Your task:
Give the data a second time, exactly and in full.

Supplied information:

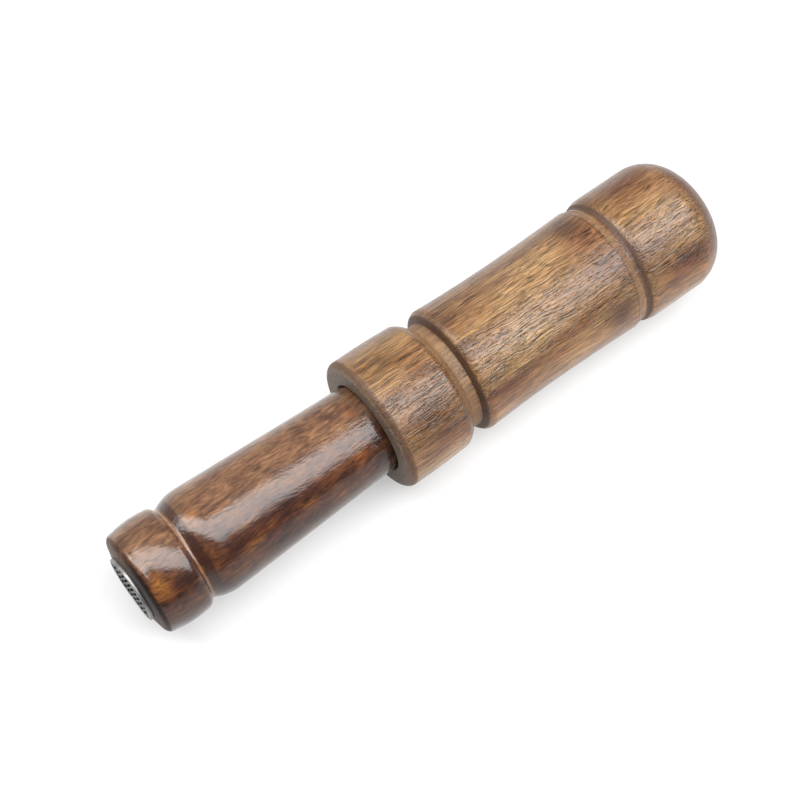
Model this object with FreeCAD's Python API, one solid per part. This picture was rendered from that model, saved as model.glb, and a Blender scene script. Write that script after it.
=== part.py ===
import FreeCAD, Part
import math
import os

# Grunt tube call: a turned wooden barrel, a turned wooden mouthpiece pushed into its socket
# on two O-rings, and a reed cartridge held in the mouthpiece's bore.
# Lengths are in millimetres. The call lies on its side with its axis along X.
# Along the axis, x is measured from the barrel's collar face, positive towards the outlet.
# Outline points are (x, radius) pairs.

# Barrel, outside
COLLAR_FACE_EDGE = (0.0, 13.3)
COLLAR_ROUND = (0.5, 14.5)
COLLAR_START = (1.7, 14.98)
COLLAR_CREST = (4.3, 15.0)
COLLAR_END = (15.3, 14.65)
LANYARD_GROOVE_SHOULDER = (16.6, 13.9)
LANYARD_GROOVE_SLOPE = (17.4, 12.95)
LANYARD_GROOVE_FILLET = (17.9, 12.45)
LANYARD_GROOVE_START = (18.7, 12.3)
LANYARD_GROOVE_END = (20.2, 12.3)
LANYARD_GROOVE_WALL = (20.6, 13.3)
LANYARD_GROOVE_LIP = (21.1, 14.0)
WAIST_START = (22.4, 14.4)
WAIST_MIDDLE = (41.0, 14.0)
WAIST_END = (60.6, 14.5)
RING_GROOVE_START = (62.6, 14.0)
RING_GROOVE_END = (63.4, 14.0)
RING_GROOVE_LIP = (64.6, 14.68)
BELL_START = (66.4, 14.98)
BELL_END = (78.0, 15.0)
DOME_MIDDLE = (83.6, 12.93)
OUTLET_EDGE = (86.2, 9.0)

# Barrel, inside
SOCKET_RADIUS = 9.95
SOCKET_DEPTH = 24.0
SOCKET_CHAMFER = 0.4
OUTLET_RADIUS = 8.0
OUTLET_CHAMFER_LENGTH = 0.9

# Mouthpiece, outside
TIP_EDGE = (-56.7, 7.4)
TIP_RIM = (-56.15, 9.9)
TIP_ROUND = (-55.7, 10.8)
BEAD_START = (-54.2, 11.4)
BEAD_CREST = (-50.0, 11.85)
BEAD_END = (-46.8, 11.6)
LIP_GROOVE_ROUND = (-45.8, 11.2)
LIP_GROOVE_START = (-45.3, 10.6)
LIP_GROOVE_FLOOR = (-45.0, 10.48)
LIP_GROOVE_END = (-44.4, 10.55)
BODY_SHOULDER = (-42.5, 11.32)
BODY_START = (-39.6, 11.7)
BODY_END = (0.2, 9.85)
TENON_START = 0.8
TENON_RADIUS = 9.4
TENON_CLEARANCE = 0.05
TENON_CHAMFER = 0.5

# Mouthpiece, inside
CARTRIDGE_BORE_RADIUS = 6.5
CARTRIDGE_BORE_START = -30.0
AIRWAY_RADIUS = 4.5
AIRWAY_CONE_LENGTH = 2.0
FLANGE_SEAT_RADIUS = 7.4
FLANGE_SEAT_DEPTH = 1.6

# O-rings
TENON_SEAL_POSITIONS = (8.0, 16.0)
TENON_SEAL_SECTION = 1.6
HOLDER_SEAL_POSITION = 17.5
HOLDER_SEAL_SECTION = 1.2
SEAL_CLEARANCE = 0.02
SEAL_FLOOR_CLEARANCE = 0.03
SEAL_GROOVE_EXTRA_WIDTH = 0.5

# Inlet ferrule and its screen
FERRULE_FLANGE_RADIUS = 7.1
FERRULE_FLANGE_THICKNESS = 0.7
FERRULE_EDGE_ROUND = 0.3
FERRULE_SPIGOT_RADIUS = 5.5
FERRULE_SPIGOT_LENGTH = 5.0
FERRULE_HOLE_RADIUS = 4.7
SCREEN_RADIUS = 6.5
SCREEN_THICKNESS = 0.3
SCREEN_RECESS = 0.1
SCREEN_RIM = 0.5
SLOT_COUNT = 11
SLOT_WIDTH = 0.55
SLOT_PITCH = 1.05
SLOT_TURN = 24.0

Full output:
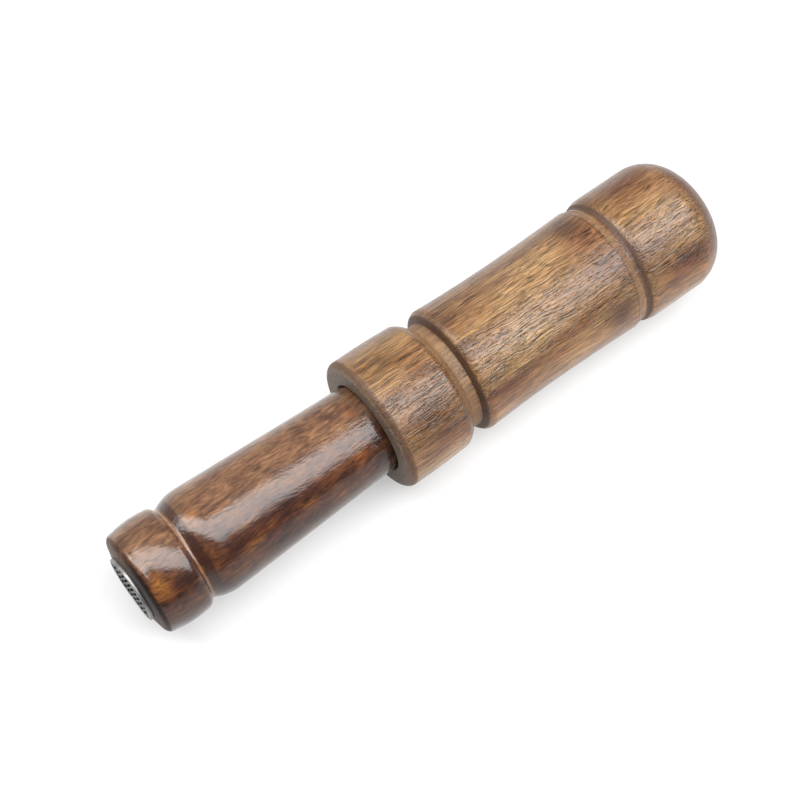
Model this object with FreeCAD's Python API, one solid per part. This picture was rendered from that model, saved as model.glb, and a Blender scene script. Write that script after it.
=== part.py ===
import FreeCAD, Part
import math
import os

# Grunt tube call: a turned wooden barrel, a turned wooden mouthpiece pushed into its socket
# on two O-rings, and a reed cartridge held in the mouthpiece's bore.
# Lengths are in millimetres. The call lies on its side with its axis along X.
# Along the axis, x is measured from the barrel's collar face, positive towards the outlet.
# Outline points are (x, radius) pairs.

# Barrel, outside
COLLAR_FACE_EDGE = (0.0, 13.3)
COLLAR_ROUND = (0.5, 14.5)
COLLAR_START = (1.7, 14.98)
COLLAR_CREST = (4.3, 15.0)
COLLAR_END = (15.3, 14.65)
LANYARD_GROOVE_SHOULDER = (16.6, 13.9)
LANYARD_GROOVE_SLOPE = (17.4, 12.95)
LANYARD_GROOVE_FILLET = (17.9, 12.45)
LANYARD_GROOVE_START = (18.7, 12.3)
LANYARD_GROOVE_END = (20.2, 12.3)
LANYARD_GROOVE_WALL = (20.6, 13.3)
LANYARD_GROOVE_LIP = (21.1, 14.0)
WAIST_START = (22.4, 14.4)
WAIST_MIDDLE = (41.0, 14.0)
WAIST_END = (60.6, 14.5)
RING_GROOVE_START = (62.6, 14.0)
RING_GROOVE_END = (63.4, 14.0)
RING_GROOVE_LIP = (64.6, 14.68)
BELL_START = (66.4, 14.98)
BELL_END = (78.0, 15.0)
DOME_MIDDLE = (83.6, 12.93)
OUTLET_EDGE = (86.2, 9.0)

# Barrel, inside
SOCKET_RADIUS = 9.95
SOCKET_DEPTH = 24.0
SOCKET_CHAMFER = 0.4
OUTLET_RADIUS = 8.0
OUTLET_CHAMFER_LENGTH = 0.9

# Mouthpiece, outside
TIP_EDGE = (-56.7, 7.4)
TIP_RIM = (-56.15, 9.9)
TIP_ROUND = (-55.7, 10.8)
BEAD_START = (-54.2, 11.4)
BEAD_CREST = (-50.0, 11.85)
BEAD_END = (-46.8, 11.6)
LIP_GROOVE_ROUND = (-45.8, 11.2)
LIP_GROOVE_START = (-45.3, 10.6)
LIP_GROOVE_FLOOR = (-45.0, 10.48)
LIP_GROOVE_END = (-44.4, 10.55)
BODY_SHOULDER = (-42.5, 11.32)
BODY_START = (-39.6, 11.7)
BODY_END = (0.2, 9.85)
TENON_START = 0.8
TENON_RADIUS = 9.4
TENON_CLEARANCE = 0.05
TENON_CHAMFER = 0.5

# Mouthpiece, inside
CARTRIDGE_BORE_RADIUS = 6.5
CARTRIDGE_BORE_START = -30.0
AIRWAY_RADIUS = 4.5
AIRWAY_CONE_LENGTH = 2.0
FLANGE_SEAT_RADIUS = 7.4
FLANGE_SEAT_DEPTH = 1.6

# O-rings
TENON_SEAL_POSITIONS = (8.0, 16.0)
TENON_SEAL_SECTION = 1.6
HOLDER_SEAL_POSITION = 17.5
HOLDER_SEAL_SECTION = 1.2
SEAL_CLEARANCE = 0.02
SEAL_FLOOR_CLEARANCE = 0.03
SEAL_GROOVE_EXTRA_WIDTH = 0.5

# Inlet ferrule and its screen
FERRULE_FLANGE_RADIUS = 7.1
FERRULE_FLANGE_THICKNESS = 0.7
FERRULE_EDGE_ROUND = 0.3
FERRULE_SPIGOT_RADIUS = 5.5
FERRULE_SPIGOT_LENGTH = 5.0
FERRULE_HOLE_RADIUS = 4.7
SCREEN_RADIUS = 6.5
SCREEN_THICKNESS = 0.3
SCREEN_RECESS = 0.1
SCREEN_RIM = 0.5
SLOT_COUNT = 11
SLOT_WIDTH = 0.55
SLOT_PITCH = 1.05
SLOT_TURN = 24.0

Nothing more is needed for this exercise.